横浜市立大学は、大脳半球内の先天性の異常である「孔脳症」の原因遺伝子を発見したと発表した。研究は同大学学術院医学群の才津浩智准教授らと宮城県拓桃医療療育センターとの共同研究によるもので、成果は米科学雑誌「The American Journal of Human Genetics」オンライン版に掲載された。

孔脳症は、大脳半球内に脳室との交通を有する嚢胞または空洞が見られる先天異常であり、胎生期における梗塞や出血といった脳循環障害により発生すると推測されている。臨床的には、脳性麻痺(多くは半身麻痺)、てんかんおよび精神遅滞を引き起こす重篤な疾患だ。諸外国では、発症率は10万人に0.5から3.5人程度とされているが、日本での正確な頻度は不明である。

研究グループでは、「IV型コラーゲンα1鎖」をコードする「COL4A1」変異が孔脳症を起こすことが報告されていたことから、α1鎖と「ヘテロトリマー」を形成し、「血管基底膜」の安定性に関与する「IV型コラーゲンα2鎖」(COL4A2遺伝子)に注目。そして、日本人孔脳症患者35名によるCOL4A2の変異解析を行い、2名においてCOL4A2遺伝子のヘテロ接合性変異を同定した。

IV型コラーゲンには「Gly-Xaa-Yaa」リピート(XaaおよびYaaは同一または異なる任意のアミノ酸を示す)が存在し、このリピート領域で2つのα1鎖と1つのα2鎖が3重らせん構造を形成するという特徴を持つ。

Gly-Xaa-YaaリピートのGly(グリシン)の変異は、ヘテロトリマー形成の異常を引き起こすことがよく知られており、2つの変異もこのGlyの変異で、α1α1α2鎖の形成異常を引き起こすことが予想されていた。

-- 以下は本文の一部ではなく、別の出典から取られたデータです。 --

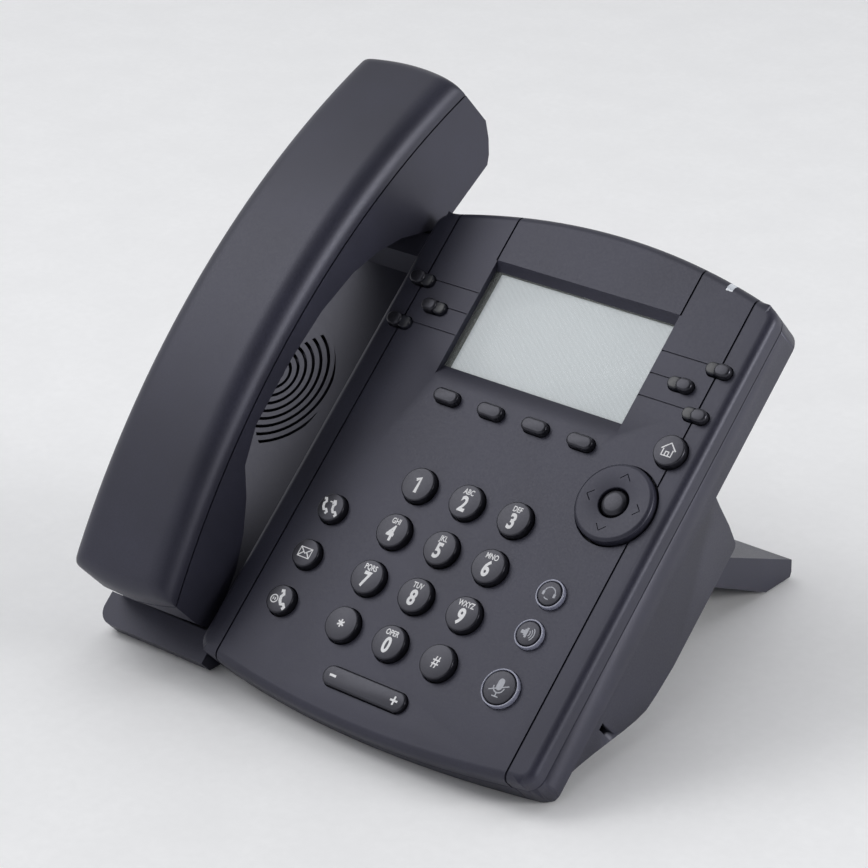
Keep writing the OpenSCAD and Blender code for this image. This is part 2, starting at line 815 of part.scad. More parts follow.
module desk_stand() {
    color("#23232b") {
        difference() {
            translate([stand_x + body_x, body_y, 0]) along_x(-stand_w / 2, stand_w / 2) leg_outline_2d();
            // Cable window through the leg
            translate([stand_x + body_x, body_y + 82, 20])
                cube([stand_w - 60, 40, 80], center = true);
            // Trim against the bulge's rear wall
            on_face() block([-200, -200, bulge_back], [200, 200, 200]);
        }
        on_face() on_stand_flange() block([-stand_flange_w / 2, 0, -stand_flange_t + 0.05],
            [stand_flange_w / 2, stand_flange_h, 0.5]);
    }
}

module stand_feet() {
    color("#151515") for (s = [-1, 1])
        translate([stand_x + body_x + s * (stand_w / 2 - 16), body_y + stand_foot_y, 0])
            linear_extrude(underside_z) pill_2d(24, 9);
}

module front_feet() {
    color("#151515") for (x = [cradle_left + 18, half_w - 24])
        translate([body_x + x, body_y + front_foot_y, 0]) linear_extrude(underside_z)
            pill_2d(20, front_foot_wd);
}

module nav_gimbal() {
    color("#77787c") on_face() translate([nav_x, nav_y, gimbal_w]) {
        difference() {
            cylinder(r = gimbal_r, h = gimbal_t, center = true);
            cylinder(r = gimbal_in_r, h = 2 * gimbal_t, center = true);
        }
        for (s = [-1, 1]) {
            translate([s * (gimbal_r - 0.5), 0, 0]) rotate([0, s * 90, 0])
                cylinder(r = gimbal_pin_r, h = ear_in_r + ear_t - gimbal_r + 0.5);
            translate([0, s * (gimbal_r - 0.5), 0]) rotate([-s * 90, 0, 0])
                cylinder(r = gimbal_pin_r, h = lug_in_r + lug_t - gimbal_r + 0.5);
        }
    }
}

module nav_ring() {
    color("#1f1f25") on_face() translate([nav_x, nav_y, 0]) {
        translate([0, 0, nav_bottom]) rotate_extrude($fn = 96) polygon([
            [nav_hole_r, 0], [nav_r, 0], [nav_r, 2.3],
            [nav_top_r + 0.5, nav_h - nav_bottom - 0.4],
            [nav_top_r, nav_h - nav_bottom], [nav_hole_r, nav_h - nav_bottom - 0.5]
        ]);
        for (s = [-1, 1]) translate([0, s * (lug_in_r + lug_t / 2), 0]) difference() {
            translate([0, 0, (nav_bottom + eps - 5.4) / 2])
                cube([3.4, lug_t, 5.4 + nav_bottom + eps], center = true);
            translate([0, 0, gimbal_w]) rotate([90, 0, 0])
                cylinder(r = gimbal_pin_r + pin_gap, h = 2 * lug_t, center = true);
        }
    }
}

module key_select() {
    color("#1c1c22") on_face() translate([nav_x, nav_y, 0]) {
        translate([0, 0, -3.2]) rotate_extrude() polygon([
            [0, 0], [select_r, 0], [select_r, select_h + 2.6], [select_r - 0.6, select_h + 3.2],
            [select_r * 0.5, select_h + 3.5], [0, select_h + 3.6]
        ]);
        translate([0, 0, -3.9]) cylinder(r = select_flange_r, h = 0.8);
        translate([0, 0, stem_tip]) cylinder(r = stem_r, h = -3.5 - stem_tip);
    }
}

module volume_rocker() {
    color("#1f1f25") on_face() translate([rocker_x, rocker_y, 0]) {
        translate([0, 0, -3]) linear_extrude(rocker_h + 2.6) pill_2d(rocker_l, rocker_wd);
        translate([0, 0, rocker_h - 0.5]) linear_extrude(0.4) pill_2d(rocker_l - 0.8, rocker_wd - 0.8);
        translate([0, 0, -3.9]) cube([3, rocker_wd - 1, 2], center = true);
        translate([0, 0, rocker_pin_w]) rotate([90, 0, 0])
            cylinder(r = rocker_pin_r, h = rocker_wd + 4.4, center = true);
    }
}

module dial_key(k) {
    color("#1f1f25") on_face() translate([dial_x(k), row_y(k[2]), 0]) round_key(dial_r, key_h);
}

module function_key(k) {
    color("#1f1f25") on_face() translate([-function_x, row_y(k[1]), 0]) round_key(function_r, key_h);
}

module key_home() {
    color("#1f1f25") on_face() translate([home_x, home_y, 0]) round_key(home_r, key_h);
}

module softkey(i) {
    color("#1f1f25") on_face() translate([softkey_x(i), softkey_y, 0]) pill_key(soft_l, soft_wd, key_h);
}

module line_key(k) {
    color("#1f1f25") on_face() translate([k[1], line_y(k), 0]) pill_key(line_l, line_wd, key_h);
}

module audio_key(k) {
    r = k[2] - ring_wd - key_gap;
    color("#26262c") on_face() translate([audio_x, k[1], 0]) {
        body_t = audio_h - audio_flange + eps;
        translate([0, 0, audio_flange - eps]) rotate_extrude() polygon([
            [0, 0], [r, 0], [r, body_t - 0.4], [r - 0.4, body_t], [0, body_t + 0.15]
        ]);
        translate([0, 0, audio_flange - flange_t]) cylinder(r = r + 0.8, h = flange_t);
        translate([0, 0, stem_tip]) cylinder(r = stem_r, h = audio_flange - stem_tip);
    }
}

// The handset's outline in plan, with slightly bowed ends
module handset_plan_2d(inset) {
    for (s = [-1, 1]) translate([handset_x, handset_y]) intersection() {
        translate([0, s * (handset_l / 2 - handset_end_r)]) circle(handset_end_r - inset, $fn = arc_fn);
        translate([0, s * handset_l / 4])
            square([handset_w - 2 * inset, handset_l / 2 + 2 * eps], center = true);
    }
}

// Sweeps a radius, x outline about the crown's axis across the phone
module about_crown_axis() {
    translate([handset_x, handset_y, axis_w]) rotate([0, 90, 0])
        rotate_extrude($fn = arc_fn) children();
}

// Height of the crown at a given y
function crown_w(y) = axis_w + sqrt(crown_r * crown_r - (y - handset_y) * (y - handset_y));

// Outline of the crown across the phone, as radius and x, with rounded long edges
module crown_2d(inset) {
    half = handset_w / 2 - inset;
    r = crown_edge_r - inset;
    low = inset > 0 ? seam_r - 5 : seam_r;
    high = crown_r - inset;
    corner = [for (a = [0:15:90]) [high - r + r * cos(a), half - r + r * sin(a)]];
    polygon(concat(
        [[low, half], [low, -half]],
        [for (i = [len(corner) - 1:-1:0]) [corner[i][0], -corner[i][1]]],
        corner
    ));
}

// The space between the crown and the seam, inside the handset's plan outline
module crown_solid(inset) {
    intersection() {
        along_x(handset_left + inset, handset_right - inset) translate([handset_y, axis_w]) difference() {
            circle(crown_r - inset, $fn = arc_fn);
            circle(inset > 0 ? seam_r - 5 : seam_r, $fn = arc_fn);
        }
        translate([0, 0, -20]) linear_extrude(90) handset_plan_2d(inset);
        about_crown_axis() crown_2d(inset);
    }
}

module handset_shell() {
    color("#24242c") on_face() {
        difference() {
            crown_solid(0);
            crown_solid(wall);
        }
        // Screw bosses under the crown
        for (y = HANDSET_SCREWS) translate([handset_x, y, grip_w(y) + wall + 1.7]) difference() {
            cylinder(r = boss_r - 0.4, h = crown_w(y) - wall / 2 - grip_w(y) - wall - 1.7);
            translate([0, 0, -1]) cylinder(r = shank_r + pin_gap, h = 8.5);
        }
    }
}

UNDERSIDE = concat(ear_end, ear_face, ear_rise, grip_underside, mouth_rise, mouth_face, mouth_end);

module inner_profile_2d(inset) {
    offset(delta = -inset) polygon(concat(
        UNDERSIDE, [[handset_bottom_y, 60], [handset_top_y, 60]]
    ));
}

module handset_inner_shell() {
    color("#202028") on_face() difference() {
        intersection() {
            along_x(handset_left, handset_right) inner_profile_2d(0);
            translate([0, 0, -20]) linear_extrude(90) handset_plan_2d(0);
            about_crown_axis() translate([seam_r - seam_gap - 100, -50]) square([100, 100]);
        }
        intersection() {
            along_x(handset_left + wall, handset_right - wall) inner_profile_2d(wall);
            translate([0, 0, -20]) linear_extrude(90) handset_plan_2d(wall);
        }
        on_ear_face() for (a = [0:60:300]) rotate([0, 0, a]) translate([5, 0, -1])
            cylinder(r = 0.9, h = 2 * wall + 2, $fn = 24);
        on_ear_face() translate([0, 0, -1]) cylinder(r = 0.9, h = 2 * wall + 2, $fn = 24);
        on_mouth_face() translate([0, 0, -1]) cylinder(r = 0.9, h = 2 * wall + 2, $fn = 24);
        // Way in for the handset cord's plug
        block([plug_x - 4.2, handset_bottom_y - 1, plug_w],
            [plug_x + 4.2, handset_bottom_y + 9, plug_w + 6.6]);
        // Counterbored holes for the handset screws
        for (y = HANDSET_SCREWS) translate([handset_x, y, grip_w(y) - 3]) {
            cylinder(r = shank_r + 0.3, h = 8);
            cylinder(r = head_r + 0.3, h = 3 + handset_seat);
        }
    }
}

// Underside of the ear end's inner slope at a given y, and of the corner below it
function on_line(a, b, y) = a[1] + (b[1] - a[1]) * (y - a[0]) / (b[0] - a[0]);
function rise_w(y) = on_line(ear_rise[0], ear_rise[1], y);
function corner_w(y) = on_line(ear_face[1], ear_rise[0], y);
function grip_w(y) =
    y > 0 ? on_line(ear_rise[3], ear_rise[4], y) : on_line(grip_underside[1], mouth_rise[0], y);

ear_slope = atan2(ear_face[1][1] - ear_face[0][1], ear_face[0][0] - ear_face[1][0]);
module on_ear_face() {
    mid = (ear_face[0] + ear_face[1]) / 2;
    translate([handset_x, mid[0], mid[1]]) rotate([-ear_slope, 0, 0]) children();
}
mouth_slope = atan2(mouth_face[0][1] - mouth_rise[3][1], mouth_rise[3][0] - mouth_face[0][0]);
module on_mouth_face() {
    mid = (mouth_rise[3] + mouth_face[0]) / 2;
    translate([handset_x + microphone_side, mid[0], mid[1]]) rotate([-mouth_slope, 0, 0]) children();
}

module handset_receiver() {
    color("#3a3a3e") on_face() on_ear_face() translate([0, 0, wall]) cylinder(r = receiver_r, h = receiver_t);
}

module handset_microphone() {
    color("#3a3a3e") on_face() on_mouth_face() translate([0, 0, wall])
        cylinder(r = microphone_r, h = 4);
}

module handset_jack() {
    color("#151517") on_face() difference() {
        block([plug_x - 6, handset_bottom_y + 7.6, plug_w - 1],
            [plug_x + 6, handset_bottom_y + 19.6, plug_w + 8.2]);
        block([plug_x - 3.9, handset_bottom_y, plug_w + 0.2],
            [plug_x + 3.9, handset_bottom_y + 18, plug_w + 6.4]);
    }
}

module handset_weight() {
    bottom = grip_underside[0][1] + wall + 0.1;
    color("#8a8d90") on_face() block([handset_x - 12, -12, bottom], [handset_x + 12, 24, bottom + 5]);
}

module handset_screws() {
    color("silver") on_face() for (y = HANDSET_SCREWS) translate([handset_x, y, grip_w(y) + handset_seat]) {
        translate([0, 0, -head_t + 0.4]) cylinder(r = head_r, h = head_t - 0.4);
        translate([0, 0, -eps]) cylinder(r = shank_r, h = 9);
    }
}

face_cover();
rear_housing();
handset_cradle();
display_window();
display_module();
message_lamp();
audio_light_rings();
keypad_mat();
main_board();
jack_board();
network_jacks();
audio_jacks();
power_jack();
loudspeaker();
handsfree_microphone();
desk_stand();
stand_feet();
front_feet();
housing_screws();
nav_gimbal();
handset_shell();
handset_inner_shell();
handset_receiver();
handset_microphone();
handset_jack();
handset_weight();
handset_screws();
hook_switch();
for (k = DIAL) dial_key(k);
for (k = FUNCTION) function_key(k);
key_home();
for (i = [0:3]) softkey(i);
for (k = LINE) line_key(k);
for (k = AUDIO) audio_key(k);
nav_ring();
key_select();
volume_rocker();
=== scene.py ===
# %% [markdown]
# # A desk IP phone, dressed in Blender
# The construction comes from a imported CAD model, which this script loads as a fixed frame.
# The mouldings on the face and the handset's outer shell are then modelled again with rounded edges
# and printed legends, the rear housing keeps its CAD mesh with two corners cut round, and the other
# parts keep their CAD meshes and get a real material. Measures are taken from the frame, so a piece
# always lies where its CAD node does.

# %% Load the frame
import json
import math

import bmesh
import bpy
from mathutils import Matrix, Vector


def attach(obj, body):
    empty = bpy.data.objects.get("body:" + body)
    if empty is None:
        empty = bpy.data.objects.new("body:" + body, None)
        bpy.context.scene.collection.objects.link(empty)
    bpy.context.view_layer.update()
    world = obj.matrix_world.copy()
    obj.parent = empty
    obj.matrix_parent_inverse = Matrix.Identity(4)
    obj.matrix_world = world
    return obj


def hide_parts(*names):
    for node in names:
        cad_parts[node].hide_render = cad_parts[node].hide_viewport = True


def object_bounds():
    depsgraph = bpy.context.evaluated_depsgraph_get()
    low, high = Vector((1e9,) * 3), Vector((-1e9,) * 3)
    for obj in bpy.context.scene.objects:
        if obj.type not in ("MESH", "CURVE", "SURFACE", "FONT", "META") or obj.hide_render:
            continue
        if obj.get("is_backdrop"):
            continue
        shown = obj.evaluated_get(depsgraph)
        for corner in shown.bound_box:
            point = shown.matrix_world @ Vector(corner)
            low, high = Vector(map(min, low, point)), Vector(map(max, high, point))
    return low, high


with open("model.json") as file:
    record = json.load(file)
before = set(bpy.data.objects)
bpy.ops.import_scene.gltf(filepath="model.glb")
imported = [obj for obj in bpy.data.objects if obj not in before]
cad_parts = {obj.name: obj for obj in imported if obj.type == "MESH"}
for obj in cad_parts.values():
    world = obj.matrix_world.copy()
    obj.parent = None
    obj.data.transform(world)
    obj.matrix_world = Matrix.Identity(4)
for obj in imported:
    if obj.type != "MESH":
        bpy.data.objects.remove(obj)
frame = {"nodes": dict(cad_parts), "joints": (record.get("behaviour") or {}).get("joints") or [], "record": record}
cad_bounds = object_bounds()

scene = bpy.context.scene

# %% [markdown]
# ## The face frame
# The phone's face is tilted back from the desk, so every moulding on it is easier to draw
# flat. The joints say which way the face points: keys and handset move along its normal,
# and the navigation ring tilts about the two axes that lie in it. Pieces are drawn in
# millimetres with x to the right, y up the face and z out of it, and one matrix puts the
# finished mesh on the tilted face.

# %% Directions of the face, and its middle
MM = 0.001
joints = {joint["name"]: joint for joint in frame["joints"]}
right = Vector(joints["nav_tilt_up_down"]["axis"])
up = Vector(joints["nav_tilt_left_right"]["axis"])
out = Vector(joints["handset_lift"]["axis"])
NAV_PIVOT = Vector((50.7, 7.1, -4.4))
pivot = Vector(joints["nav_tilt_up_down"]["pos_m"])
face_turn = Matrix((right, up, out)).transposed()
face_middle = pivot - face_turn @ (NAV_PIVOT * MM)
FACE = Matrix.Translation(face_middle) @ face_turn.to_4x4() @ Matrix.Scale(MM, 4)
TO_FACE = FACE.inverted()


def face_box(node):
    """Lowest and highest corner of a CAD node in the face frame, in millimetres."""
    points = [TO_FACE @ v.co for v in frame["nodes"][node].data.vertices]
    low = Vector([min(p[i] for p in points) for i in range(3)])
    high = Vector([max(p[i] for p in points) for i in range(3)])
    return low, high


cover_low, cover_high = face_box("face_cover")
print("face middle", [round(c / MM, 1) for c in face_middle])
print("cover", [round(c, 1) for c in cover_low], [round(c, 1) for c in cover_high])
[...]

2名のうちの1名は胎児期に脳出血を認めた孤発例であり、COL4A2変異は新生突然変異である。もう一方は家族例であり、孔脳症の患児、左上肢の軽微な単麻痺を呈する母親、先天性の片麻痺を呈する母方の伯父、明らかな臨床所見を認めない母方祖父にCOL4A2変異を認めた。

頭部MRI画像では片側性あるいは両側性の孔脳症が認められ、その程度も様々であることを確認。このことから、COL4A2変異は片側性から両側性まで、また胎児期の脳出血による脳性麻痺から左上肢の軽微な単麻痺や無症候性のキャリアまで、幅広い表現型を引き起こすと考えられたというわけだ(画像1・2)。

画像1。(A)患者1および(B)患者2の家系図。黒塗りは先天性片麻痺を有することを示し、灰色は画像上異常が認められたことを表す。患児を矢印で示す。変異塩基を赤で示している。患者1の変異は、左上肢の軽微な単麻痺を呈する母親、先天性の片麻痺を呈する母方の伯父、明らかな臨床所見を認めない母方祖父で認められた。患者2の変異は両親には認められず、新生突然変異であった

画像2。患者1とその母親のT2強調MRI横断像(左、真ん中)と患者2のCT画像(右)。右側脳室の拡大(左、真ん中)と両側脳室の拡大(右)が認められた

今回の成果は孔脳症の新たな原因遺伝子を明らかにしたばかりでなく、脳性麻痺の背景に遺伝的素因が存在することを示した。また、COL4A2変異が胎児期から成人期における脳血管障害のリスクになることを示唆する結果でもある。研究グループでは、今後、今回の成果を基にした、COL4A2変異が見つかった人の脳出血予防法などの、変異に基づいた治療・管理法の確立が期待されるとしている。